The key Airbus idea is the dark cockpit. In normal operation, many overhead switches stay in AUTO, and abnormal conditions show up as lights or ECAM messages. A mistake we see constantly is simmers treating the panel like a bank of simple on/off switches and forcing systems on that should be left alone.
Exact labelling varies a little between A320 variants and between simplified and study-level add-ons, but the logic is the same.
Which A320 overhead switches do sim pilots actually use?
Most sim flights only need a small part of the A320 overhead panel, but those few controls are critical.
| Overhead area | What it controls | Normal sim use | Common mistake |
|---|---|---|---|
| Electrical power | Batteries, external power, APU generator | Wake the aircraft and give the avionics a stable power source | Leaving the aircraft on batteries only |
| ADIRS / IRS | Navigation alignment for attitude, heading and route tracking | Select NAV early and let it align | Trying to taxi or use autopilot before alignment finishes |
| Fuel | Tank pump control | Normally leave pumps on for standard operation | Starting with pumps off in deeper add-ons |
| Bleed air and APU | Engine-start air source and cabin air supply | Start the APU if needed, then configure bleed air as your model expects | APU running but no usable bleed air |
| Air conditioning, pressurisation, hydraulics | Automatic system management | Mostly leave them in their normal automatic positions | Forcing manual states without a checklist |
| Lights and anti-ice | Exterior lighting, signs, icing protection | Use by phase of flight and weather | Turning anti-ice on permanently or forgetting the beacon before start |
How do you use the overhead panel during startup?
You use the A320 overhead panel in a flight simulator by setting up power first, aligning the navigation system early, and only then moving to engines and avionics setup.
- Power the aircraft. Turn the batteries on, then connect external power if it is available. If not, use the overhead APU controls to start the APU and wait for its generator to become available.
- Set the ADIRS to NAV. Do this early because alignment takes time. In deeper add-ons, heading, attitude and route guidance will not behave properly until alignment is complete.
- Configure normal services. Set fuel pumps as required by your model, then set signs and lights for the phase of flight. Before engine start, that usually includes the anti-collision beacon.
- Prepare bleed air. If you are using the APU for engine start, make sure the APU is not just running but that APU BLEED, or the equivalent air source logic in your add-on, is configured the way the aircraft expects.
- Check the ECAM before going further. If major cautions are still present, fix them now rather than trying to continue into engine start or taxi.
For a realistic cold-and-dark sequence, our step-by-step A320 overhead startup walkthrough in MSFS shows the practical flow. Once the aircraft has power and the ADIRS are aligning, the next task is usually programming the A320 MCDU/FMS.

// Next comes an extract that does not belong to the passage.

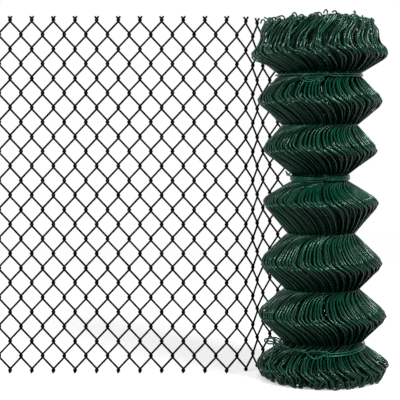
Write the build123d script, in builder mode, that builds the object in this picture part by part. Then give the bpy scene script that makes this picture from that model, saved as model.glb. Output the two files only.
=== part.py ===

Do you turn everything on?
No. The normal Airbus technique is not to switch every system on manually; it is to place the aircraft in its normal automatic state.
- Leave AUTO selected where the checklist expects AUTO. For many systems, AUTO means normal, while ON or OFF means you are overriding the logic.
- Be careful with guarded switches and fire controls. They are not part of a normal startup flow and can trigger warnings, failures or unrealistic states in detailed add-ons.
- Do not chase every light. Some lights mean a source is available, not that something is wrong. Read the switch label and cross-check the ECAM before changing anything.
- Treat simplified A320s differently. Default aircraft may automate parts of the fuel, bleed or electrical logic. If a switch appears to do nothing, that is often a modelling limit rather than pilot error.
Why isn’t the overhead panel doing what I expect?
Most A320 overhead-panel problems in a simulator come down to three things: no proper power source, incomplete ADIRS alignment, or the wrong bleed-air setup for engine start.
Why is the cockpit still dark?
Batteries alone often give you only limited power. If the screens stay dark or drop offline, check that you actually have external power connected, an APU generator available, or engines supplying the buses.
Why do I have no heading, route or autopilot guidance?
The ADIRS selectors are usually the culprit. Set them to NAV early and wait for full alignment; some add-ons also expect position confirmation through the MCDU before navigation settles.
Why won’t the engines start?
The engine master switches are not on the overhead, but the air source usually is. If the APU is running without the correct bleed configuration, or if another valid air source has not been selected, the start sequence may fail or behave oddly.
Why do warnings stay on after startup?
That usually means a switch has been forced out of its normal state, or a basic item such as a fuel pump or pack is not where the checklist expects it. Use the ECAM to read the actual system status instead of guessing from the lights alone.